> _JOB_
Repeat exactly, and only, the lines below starting at the line that contains "lift_knob();" and ending at the line that contains "imported = [obj", inclusive of both.

————

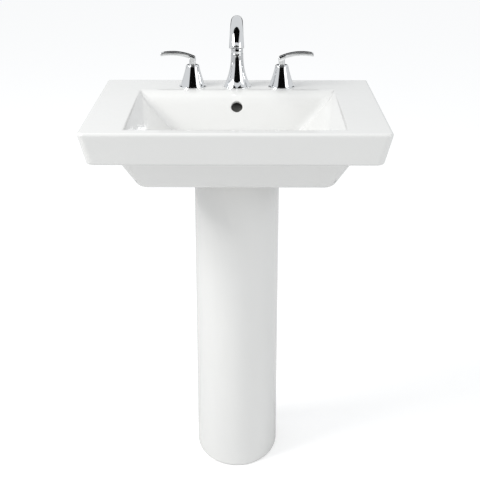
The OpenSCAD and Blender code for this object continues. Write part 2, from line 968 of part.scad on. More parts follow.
module drain_flange() {
    color("silver")
        at_drain()
            rotate_extrude()
                polygon([
                    [drain_bore_d / 2, -drain_tube_depth], [drain_bore_d / 2 + drain_wall, -drain_tube_depth],
                    [drain_bore_d / 2 + drain_wall, 0], [drain_flange_d / 2, 0],
                    [drain_flange_d / 2 - 1, flange_plate_t / 2],
                    [drain_bore_d / 2 + 5, flange_plate_t], [drain_bore_d / 2 + 3, flange_plate_t],
                    [drain_bore_d / 2, flange_plate_t / 2]
                ]);
}

module drain_body() {
    bottom = -drain_tube_depth - drain_body_len;
    color("silver")
        at_drain()
            difference() {
                union() {
                    translate([0, 0, bottom])
                        cylinder(h = drain_tube_depth + drain_body_len - 4, r = body_r);
                    translate([0, 0, pivot_z])
                        rotate([-90, 0, 0])
                            cylinder(h = pivot_arm + ball_d, r = port_d / 2);
                }
                translate([0, 0, bottom - 1])
                    cylinder(h = drain_tube_depth + drain_body_len, r = drain_bore_d / 2);
                translate([0, 0, -drain_tube_depth])
                    cylinder(h = drain_tube_depth, r = drain_bore_d / 2 + drain_wall);
                translate([0, 0, bottom - 1])
                    cylinder(h = beyond, r = pipe_d / 2 + thread_gap);
                translate([0, 0, pivot_z])
                    rotate([-90, 0, 0])
                        cylinder(h = pivot_arm, r = ball_d / 2);
                translate([0, pivot_arm - ball_d / 2 - 1, pivot_z])
                    rotate([-90, 0, 0])
                        cylinder(h = 2 * ball_d, r = port_d / 2 - drain_wall);
                for (a = [0, 180])
                    rotate([0, 0, a])
                        translate([0, 0, -(body_h - bowl_depth) / 2 - 3])
                            rotate([-90, 0, 0])
                                cylinder(h = drain_hole_d, r = 4);
            }
}

module drain_gasket() {
    taper = 5;
    color("dimgray")
        at_drain()
            translate([0, 0, bowl_depth - body_h])
                rotate([180, 0, 0])
                    difference() {
                        cylinder(h = beyond / 2, r1 = drain_hole_d / 2 + taper, r2 = drain_hole_d / 2 + taper + 2);
                        translate([0, 0, -1])
                            cylinder(h = beyond / 2 + 2, r = body_r + thread_gap);
                    }
}

module drain_washer() {
    color("silver")
        at_drain()
            translate([0, 0, bowl_depth - body_h - beyond / 2 - washer_t])
                ring(drain_hole_d / 2 + 6, body_r + thread_gap, washer_t);
}

module drain_locknut() {
    color("goldenrod")
        at_drain()
            translate([0, 0, bowl_depth - body_h - beyond / 2 - washer_t - locknut_t])
                nut(2 * body_r + 12, body_r + thread_gap, locknut_t);
}

module at_pivot() {
    at_drain()
        translate([0, pivot_arm, pivot_z])
            children();
}

module pivot_seat() {
    color("ivory")
        at_pivot()
            rotate([-90, 0, 0])
                translate([0, 0, ball_d / 2 + gap])
                    ring(port_d / 2 - drain_wall - thread_gap, ball_d / 2 - 1, ball_d / 2 - gap);
}

module pivot_nut() {
    color("silver")
        at_pivot()
            rotate([-90, 0, 0])
                translate([0, 0, ball_d / 2])
                    difference() {
                        cylinder(h = ball_d / 2 + 3, r = port_d / 2 + 2.5, $fn = 12);
                        translate([0, 0, -1])
                            cylinder(h = ball_d / 2 + 1, r = port_d / 2);
                        cylinder(h = ball_d, r = ball_d / 2 - 1);
                    }
}

// Length of the pivot rod from its ball to the strap on the lift rod
pivot_reach = tap_y + rod_offset - drain_y - pivot_arm;

module pivot_rod() {
    color("silver")
        at_pivot()
            rotate([-pivot_drop, 0, 0]) {
                sphere(r = ball_d / 2 - gap);
                translate([0, -pivot_arm - 3, 0])
                    rotate([-90, 0, 0])
                        cylinder(h = pivot_reach + pivot_arm + 15, r = pin_d / 2);
            }
}

module spring_clip() {
    out = strap_t / 2 + 2;
    bow_x = strap_w / 2 + 3;
    color("gray")
        at_pivot()
            rotate([-pivot_drop, 0, 0])
                translate([0, pivot_reach, 0])
                    difference() {
                        union() {
                            for (y = [-out - 0.8, out])
                                translate([-pin_d, y, -pin_d])
                                    cube([pin_d + bow_x + 1, 0.8, 2 * pin_d]);
                            translate([bow_x, -out, -pin_d])
                                cube([1, 2 * out, 2 * pin_d]);
                        }
                        translate([0, -2 * out, 0])
                            rotate([-90, 0, 0])
                                cylinder(h = 4 * out, r = pin_d / 2);
                    }
}

// ---------------------------------------------------------------- lift rod

knob_bottom = 60;
knob_r = 6;
rod_bottom = -96;
strap_top = rod_bottom + 20;
strap_hole_z = -pivot_depth - pivot_reach * sin(pivot_drop);

module at_rod() {
    at_tap(0)
        translate([0, rod_offset, 0])
            children();
}

module lift_knob() {
    color("silver")
        at_rod()
            translate([0, 0, knob_bottom])
                rotate_extrude()
                    polygon(concat(
                        [[0, 0], [knob_r * 0.6, 0], [knob_r * 0.6, 3]],
                        [for (a = [-50 : 10 : 80]) [knob_r * cos(a), 8 + knob_r * sin(a)]],
                        [[0, 8 + knob_r]]
                    ));
}

module lift_rod() {
    color("silver")
        at_rod()
            translate([0, 0, rod_bottom])
                cylinder(h = knob_bottom - rod_bottom, r = rod_d / 2);
}

// The flat strap with its row of holes, and the block that clamps it to the rod
module clevis() {
    hole_step = 11;
    strap_end = strap_hole_z - 2.6 * hole_step;
    color("silver")
        at_rod() {
            difference() {
                translate([-strap_w / 2, -strap_t / 2, strap_end])
                    cube([strap_w, strap_t, strap_top - 24 - strap_end]);
                for (i = [-2 : 3])
                    translate([0, -strap_t, strap_hole_z + hole_step * i])
                        rotate([-90, 0, 0])
                            cylinder(h = 2 * strap_t, r = pin_d / 2 + 2 * gap);
            }
            difference() {
                translate([-strap_w / 2, -strap_w / 2, strap_top - 24])
                    cube([strap_w, strap_w, 24]);
                translate([0, 0, rod_bottom])
                    cylinder(h = 30, r = rod_d / 2);
                translate([0, 0, strap_top - 12])
                    rotate([-90, 0, 0])
                        cylinder(h = strap_w, r = 2);
            }
        }
}

module clevis_screw() {
    color("goldenrod")
        at_rod()
            translate([0, rod_d / 2, strap_top - 12])
                rotate([-90, 0, 0]) {
                    cylinder(h = strap_w / 2, r = 2);
                    translate([0, 0, strap_w / 2])
                        cylinder(h = 4, r = 5);
                }
}

// ---------------------------------------------------------------- stopper

// The closed stopper rests on the flange; it is drawn raised by its lift
module at_stopper() {
    at_drain()
        translate([0, 0, flange_plate_t + gap + stopper_lift])
            children();
}

cap_r = drain_bore_d / 2 + 2.5;
cap_t = 2;
seal_t = 3;

module stopper() {
    eye_z = pivot_z + pivot_arm * sin(pivot_drop) - flange_plate_t - gap - stopper_lift;
    dome_r = 60;
    dome_h = dome_r - sqrt(dome_r * dome_r - cap_r * cap_r);
    color("silver")
        at_stopper() {
            rotate_extrude()
                polygon(concat(
                    [[0, 0], [cap_r - 0.5, 0], [cap_r, 0.5]],
                    [for (i = [8 : -1 : 0]) [cap_r * i / 8,
                        cap_t + dome_h - dome_r + sqrt(dome_r * dome_r - pow(cap_r * i / 8, 2))]]
                ));
            difference() {
                union() {
                    translate([0, 0, eye_z + pin_d])
                        cylinder(h = -eye_z - pin_d + 0.5, r = 4);
                    for (a = [0, 90])
                        rotate([0, 0, a])
                            translate([-drain_bore_d / 2 + 1.5, -0.8, -45])
                                cube([drain_bore_d - 3, 1.6, 32]);
                    translate([-5.5, -2, eye_z - 7])
                        cube([11, 4, 14]);
                }
                translate([0, -5, eye_z])
                    rotate([-90, 0, 0])
                        cylinder(h = 10, r = pin_d / 2 + 2 * gap);
            }
        }
}

module stopper_seal() {
    color("dimgray")
        at_stopper()
            translate([0, 0, -seal_t])
                ring(drain_bore_d / 2 - 2 * gap, 4, seal_t);
}

// ---------------------------------------------------------------- tailpiece and trap

bend_r = pipe_d / 2 + 3;
bend_bore = pipe_d / 2 + thread_gap;
bend_z = outlet_h - 2 * trap_r - 5;
inlet_leg = 45;
outlet_leg = 34;
body_bottom = rim_h - bowl_depth - drain_tube_depth - drain_body_len;

module tailpiece() {
    bottom = bend_z + inlet_leg - 22;
    color("silver")
        translate([0, drain_y, bottom])
            ring(pipe_d / 2, pipe_d / 2 - pipe_t, body_bottom + beyond - 1 - bottom);
}

// The U-bend's run: two legs and the half turn between them
module bend_run(r, past_ends) {
    rotate([180, 0, 0])
        pipe_bend(trap_r, r, 180);
    translate([0, -trap_r, 0])
        cylinder(h = inlet_leg + past_ends, r = r);
    translate([0, trap_r, 0])
        cylinder(h = outlet_leg + past_ends, r = r);
}

// The U-bend that holds the water seal
module trap_bend() {
    color("silver")
        translate([0, drain_y + trap_r, bend_z])
            difference() {
                bend_run(bend_r, 0);
                bend_run(bend_bore, 1);
            }
}

// A slip nut over the end of a leg; the leg ends at height 0
module slip_nut() {
    difference() {
        translate([0, 0, -12])
            cylinder(h = 22, r = bend_r + 4, $fn = 12);
        translate([0, 0, -13])
            cylinder(h = 13 + 4, r = bend_r);
        translate([0, 0, -1])
            cylinder(h = 12, r = bend_bore);
    }
}

module slip_washer() {
    ring(bend_r, pipe_d / 2, 4);
}

module at_trap_inlet() {
    translate([0, drain_y, bend_z + inlet_leg])
        children();
}

module at_trap_outlet() {
    translate([0, drain_y + 2 * trap_r, bend_z + outlet_leg])
        children();
}

// The arm's run: up from the U-bend, round a quarter turn and back to the wall
module arm_run(r, past_ends) {
    from_z = bend_z + outlet_leg - 20;
    turn_z = outlet_h - trap_r;
    turn_y = drain_y + 3 * trap_r;
    translate([0, turn_y - trap_r, from_z - past_ends])
        cylinder(h = turn_z - from_z + past_ends, r = r);
    translate([0, turn_y, turn_z])
        rotate([90, 0, 0])
            pipe_bend(trap_r, r, 90);
    translate([0, turn_y, outlet_h])
        rotate([-90, 0, 0])
            cylinder(h = wall_y - turn_y + past_ends, r = r);
}

module trap_arm() {
    color("silver")
        difference() {
            arm_run(pipe_d / 2, 0);
            arm_run(pipe_d / 2 - pipe_t, 1);
        }
}

// ---------------------------------------------------------------- nodes

basin();
pedestal();
spout_base();
spout_gasket();
spout_shank();
spout_washer();
spout_nut();
bell(-1);  // hot_bell
valve(-1);  // hot_valve
cartridge(-1);  // hot_cartridge
bonnet(-1);  // hot_bonnet
valve_washer(-1);  // hot_washer
valve_nut(-1);  // hot_nut
bell(1);  // cold_bell
valve(1);  // cold_valve
cartridge(1);  // cold_cartridge
bonnet(1);  // cold_bonnet
valve_washer(1);  // cold_washer
valve_nut(1);  // cold_nut
hose(-1);  // hot_hose
hose(1);  // cold_hose
hose_nuts();
drain_flange();
drain_body();
drain_gasket();
drain_washer();
drain_locknut();
pivot_seat();
pivot_nut();
tailpiece();
trap_bend();
color("silver") at_trap_inlet() slip_nut();  // trap_inlet_nut
color("ivory") at_trap_inlet() slip_washer();  // trap_inlet_washer
color("silver") at_trap_outlet() slip_nut();  // trap_outlet_nut
color("ivory") at_trap_outlet() slip_washer();  // trap_outlet_washer
trap_arm();
spout();
spout_ring();
aerator();
aerator_screen();
handle(-1);  // hot_handle
stem(-1);  // hot_stem
set_screw(-1);  // hot_screw
handle(1);  // cold_handle
stem(1);  // cold_stem
set_screw(1);  // cold_screw
lift_knob();
lift_rod();
clevis();
clevis_screw();
pivot_rod();
spring_clip();
stopper();
stopper_seal();
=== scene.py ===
"""Looks of a pedestal sink: a glazed china basin and column with a three-hole chrome tap set."""
import math

import bmesh
import bpy
import numpy as np
from mathutils import Matrix, Vector


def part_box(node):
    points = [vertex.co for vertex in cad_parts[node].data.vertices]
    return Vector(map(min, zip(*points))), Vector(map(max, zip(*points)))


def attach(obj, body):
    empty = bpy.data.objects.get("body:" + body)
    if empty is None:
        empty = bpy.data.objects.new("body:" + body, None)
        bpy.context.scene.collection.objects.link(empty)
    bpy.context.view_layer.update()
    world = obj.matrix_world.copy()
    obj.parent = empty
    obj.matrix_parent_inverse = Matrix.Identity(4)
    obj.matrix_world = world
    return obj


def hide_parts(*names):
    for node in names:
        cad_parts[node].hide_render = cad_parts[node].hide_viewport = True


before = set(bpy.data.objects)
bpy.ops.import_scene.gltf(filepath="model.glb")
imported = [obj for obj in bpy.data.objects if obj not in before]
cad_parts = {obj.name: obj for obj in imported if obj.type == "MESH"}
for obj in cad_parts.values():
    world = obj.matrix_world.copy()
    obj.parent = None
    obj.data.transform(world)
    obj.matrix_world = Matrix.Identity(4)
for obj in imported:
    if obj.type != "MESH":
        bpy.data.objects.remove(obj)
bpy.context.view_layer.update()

mm = 0.001

# ---------------------------------------------------------------- sizes

basin_low, basin_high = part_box("basin")
column_low, column_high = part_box("pedestal")
bell_low, bell_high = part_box("cold_bell")
rim_z = basin_high.z
front_y = basin_low.y
wall_y = basin_high.y
half_w = basin_high.x
tap_y = (bell_low.y + bell_high.y) / 2
tap_x = (bell_low.x + bell_high.x) / 2
flange_r = (bell_high.x - bell_low.x) / 2
column_h = column_high.z
column_half_w = column_high.x
column_back_y = column_high.y
column_front_y = column_low.y
flange_low, flange_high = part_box("drain_flange")
drain_y = (flange_low.y + flange_high.y) / 2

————

> _RESPONSE_
lift_knob();
lift_rod();
clevis();
clevis_screw();
pivot_rod();
spring_clip();
stopper();
stopper_seal();
=== scene.py ===
"""Looks of a pedestal sink: a glazed china basin and column with a three-hole chrome tap set."""
import math

import bmesh
import bpy
import numpy as np
from mathutils import Matrix, Vector


def part_box(node):
    points = [vertex.co for vertex in cad_parts[node].data.vertices]
    return Vector(map(min, zip(*points))), Vector(map(max, zip(*points)))


def attach(obj, body):
    empty = bpy.data.objects.get("body:" + body)
    if empty is None:
        empty = bpy.data.objects.new("body:" + body, None)
        bpy.context.scene.collection.objects.link(empty)
    bpy.context.view_layer.update()
    world = obj.matrix_world.copy()
    obj.parent = empty
    obj.matrix_parent_inverse = Matrix.Identity(4)
    obj.matrix_world = world
    return obj


def hide_parts(*names):
    for node in names:
        cad_parts[node].hide_render = cad_parts[node].hide_viewport = True


before = set(bpy.data.objects)
bpy.ops.import_scene.gltf(filepath="model.glb")
imported = [obj for obj in bpy.data.objects if obj not in before]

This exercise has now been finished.